AVAILABLE DATA
begin

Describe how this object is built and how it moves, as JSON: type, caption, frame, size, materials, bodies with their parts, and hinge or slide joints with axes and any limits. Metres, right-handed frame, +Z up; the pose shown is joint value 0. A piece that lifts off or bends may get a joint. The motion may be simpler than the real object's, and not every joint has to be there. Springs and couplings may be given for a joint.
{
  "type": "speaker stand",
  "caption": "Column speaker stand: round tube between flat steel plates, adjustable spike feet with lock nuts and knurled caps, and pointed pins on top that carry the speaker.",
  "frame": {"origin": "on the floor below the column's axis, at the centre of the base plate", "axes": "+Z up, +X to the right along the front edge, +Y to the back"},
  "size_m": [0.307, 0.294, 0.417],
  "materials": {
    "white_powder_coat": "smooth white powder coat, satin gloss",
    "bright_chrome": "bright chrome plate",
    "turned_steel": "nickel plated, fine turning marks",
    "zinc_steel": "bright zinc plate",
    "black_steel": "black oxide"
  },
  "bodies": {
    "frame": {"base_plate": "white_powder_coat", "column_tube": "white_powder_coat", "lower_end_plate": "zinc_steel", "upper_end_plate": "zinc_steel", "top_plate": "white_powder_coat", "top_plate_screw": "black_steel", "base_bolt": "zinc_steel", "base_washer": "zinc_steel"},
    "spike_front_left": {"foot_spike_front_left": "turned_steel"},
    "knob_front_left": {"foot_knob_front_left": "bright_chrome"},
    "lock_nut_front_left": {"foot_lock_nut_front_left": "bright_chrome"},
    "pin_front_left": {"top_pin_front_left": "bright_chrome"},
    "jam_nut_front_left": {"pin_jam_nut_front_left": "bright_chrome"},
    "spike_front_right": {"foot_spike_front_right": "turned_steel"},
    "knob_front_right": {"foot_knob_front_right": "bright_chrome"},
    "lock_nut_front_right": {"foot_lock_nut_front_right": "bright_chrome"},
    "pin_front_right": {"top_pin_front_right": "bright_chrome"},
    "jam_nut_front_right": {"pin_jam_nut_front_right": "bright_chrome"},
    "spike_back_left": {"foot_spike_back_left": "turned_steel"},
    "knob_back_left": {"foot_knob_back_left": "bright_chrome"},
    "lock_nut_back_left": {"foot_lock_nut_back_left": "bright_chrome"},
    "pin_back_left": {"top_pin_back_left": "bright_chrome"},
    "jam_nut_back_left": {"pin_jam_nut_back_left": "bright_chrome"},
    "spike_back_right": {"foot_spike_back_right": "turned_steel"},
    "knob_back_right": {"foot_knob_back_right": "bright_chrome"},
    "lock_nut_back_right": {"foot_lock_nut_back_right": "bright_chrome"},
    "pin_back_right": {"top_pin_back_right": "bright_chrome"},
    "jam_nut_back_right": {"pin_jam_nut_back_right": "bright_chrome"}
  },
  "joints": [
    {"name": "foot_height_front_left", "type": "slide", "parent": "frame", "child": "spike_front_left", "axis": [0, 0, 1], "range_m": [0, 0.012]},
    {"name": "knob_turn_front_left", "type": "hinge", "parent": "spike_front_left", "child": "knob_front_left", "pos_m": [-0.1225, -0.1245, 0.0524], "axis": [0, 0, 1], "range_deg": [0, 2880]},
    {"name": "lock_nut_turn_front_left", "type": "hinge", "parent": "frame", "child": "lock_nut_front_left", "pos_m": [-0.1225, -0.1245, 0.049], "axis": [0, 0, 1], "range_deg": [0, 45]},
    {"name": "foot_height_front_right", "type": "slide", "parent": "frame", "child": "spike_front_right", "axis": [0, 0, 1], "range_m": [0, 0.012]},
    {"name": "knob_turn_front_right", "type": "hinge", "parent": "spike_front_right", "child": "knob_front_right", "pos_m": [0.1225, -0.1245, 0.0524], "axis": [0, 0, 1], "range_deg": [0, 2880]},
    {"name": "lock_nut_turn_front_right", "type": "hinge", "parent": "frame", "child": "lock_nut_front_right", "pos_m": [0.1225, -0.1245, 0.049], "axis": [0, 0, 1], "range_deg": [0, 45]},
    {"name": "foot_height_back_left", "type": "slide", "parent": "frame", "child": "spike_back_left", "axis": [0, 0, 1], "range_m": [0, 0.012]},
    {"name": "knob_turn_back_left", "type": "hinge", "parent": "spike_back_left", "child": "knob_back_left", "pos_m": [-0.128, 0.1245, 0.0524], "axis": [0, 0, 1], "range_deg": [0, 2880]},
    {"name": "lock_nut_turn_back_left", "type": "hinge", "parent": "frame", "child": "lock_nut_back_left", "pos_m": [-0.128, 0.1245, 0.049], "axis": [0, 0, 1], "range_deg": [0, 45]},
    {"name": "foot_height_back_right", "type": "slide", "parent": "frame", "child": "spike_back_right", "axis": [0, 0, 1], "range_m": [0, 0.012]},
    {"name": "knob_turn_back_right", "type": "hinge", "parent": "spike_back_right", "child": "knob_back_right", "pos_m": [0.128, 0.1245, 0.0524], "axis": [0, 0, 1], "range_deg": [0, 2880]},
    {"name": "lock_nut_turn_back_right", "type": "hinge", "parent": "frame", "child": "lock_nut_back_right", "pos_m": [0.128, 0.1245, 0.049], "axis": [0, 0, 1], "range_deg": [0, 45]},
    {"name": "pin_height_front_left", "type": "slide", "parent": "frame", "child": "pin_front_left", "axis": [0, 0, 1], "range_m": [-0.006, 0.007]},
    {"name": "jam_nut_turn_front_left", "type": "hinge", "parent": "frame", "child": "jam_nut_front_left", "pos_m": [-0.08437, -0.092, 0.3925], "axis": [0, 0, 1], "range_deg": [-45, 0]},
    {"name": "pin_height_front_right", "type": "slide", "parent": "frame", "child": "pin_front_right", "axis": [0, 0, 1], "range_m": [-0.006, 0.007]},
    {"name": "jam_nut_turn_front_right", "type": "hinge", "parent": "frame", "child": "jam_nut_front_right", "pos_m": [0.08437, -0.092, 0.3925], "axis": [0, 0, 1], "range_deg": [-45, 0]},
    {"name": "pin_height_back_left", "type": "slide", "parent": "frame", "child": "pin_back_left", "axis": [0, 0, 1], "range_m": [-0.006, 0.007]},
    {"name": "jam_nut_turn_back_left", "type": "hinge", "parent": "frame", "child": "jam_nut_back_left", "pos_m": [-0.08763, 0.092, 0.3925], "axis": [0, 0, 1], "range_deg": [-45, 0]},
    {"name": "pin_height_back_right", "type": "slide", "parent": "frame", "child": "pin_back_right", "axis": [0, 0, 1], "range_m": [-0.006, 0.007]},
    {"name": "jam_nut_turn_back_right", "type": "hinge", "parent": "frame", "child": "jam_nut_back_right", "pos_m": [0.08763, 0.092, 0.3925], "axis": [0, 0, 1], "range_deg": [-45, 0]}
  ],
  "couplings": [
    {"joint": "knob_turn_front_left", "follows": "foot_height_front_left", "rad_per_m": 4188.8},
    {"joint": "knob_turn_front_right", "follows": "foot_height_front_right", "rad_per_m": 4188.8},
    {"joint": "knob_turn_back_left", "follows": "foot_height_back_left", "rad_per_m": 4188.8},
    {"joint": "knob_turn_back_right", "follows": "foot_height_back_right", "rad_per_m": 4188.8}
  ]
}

end

Pick out every line with the string "bodies" and copy it.

RESULT OF THE EXERCISE
Describe how this object is built and how it moves, as JSON: type, caption, frame, size, materials, bodies with their parts, and hinge or slide joints with axes and any limits. Metres, right-handed frame, +Z up; the pose shown is joint value 0. A piece that lifts off or bends may get a joint. The motion may be simpler than the real object's, and not every joint has to be there. Springs and couplings may be given for a joint.
  "bodies": {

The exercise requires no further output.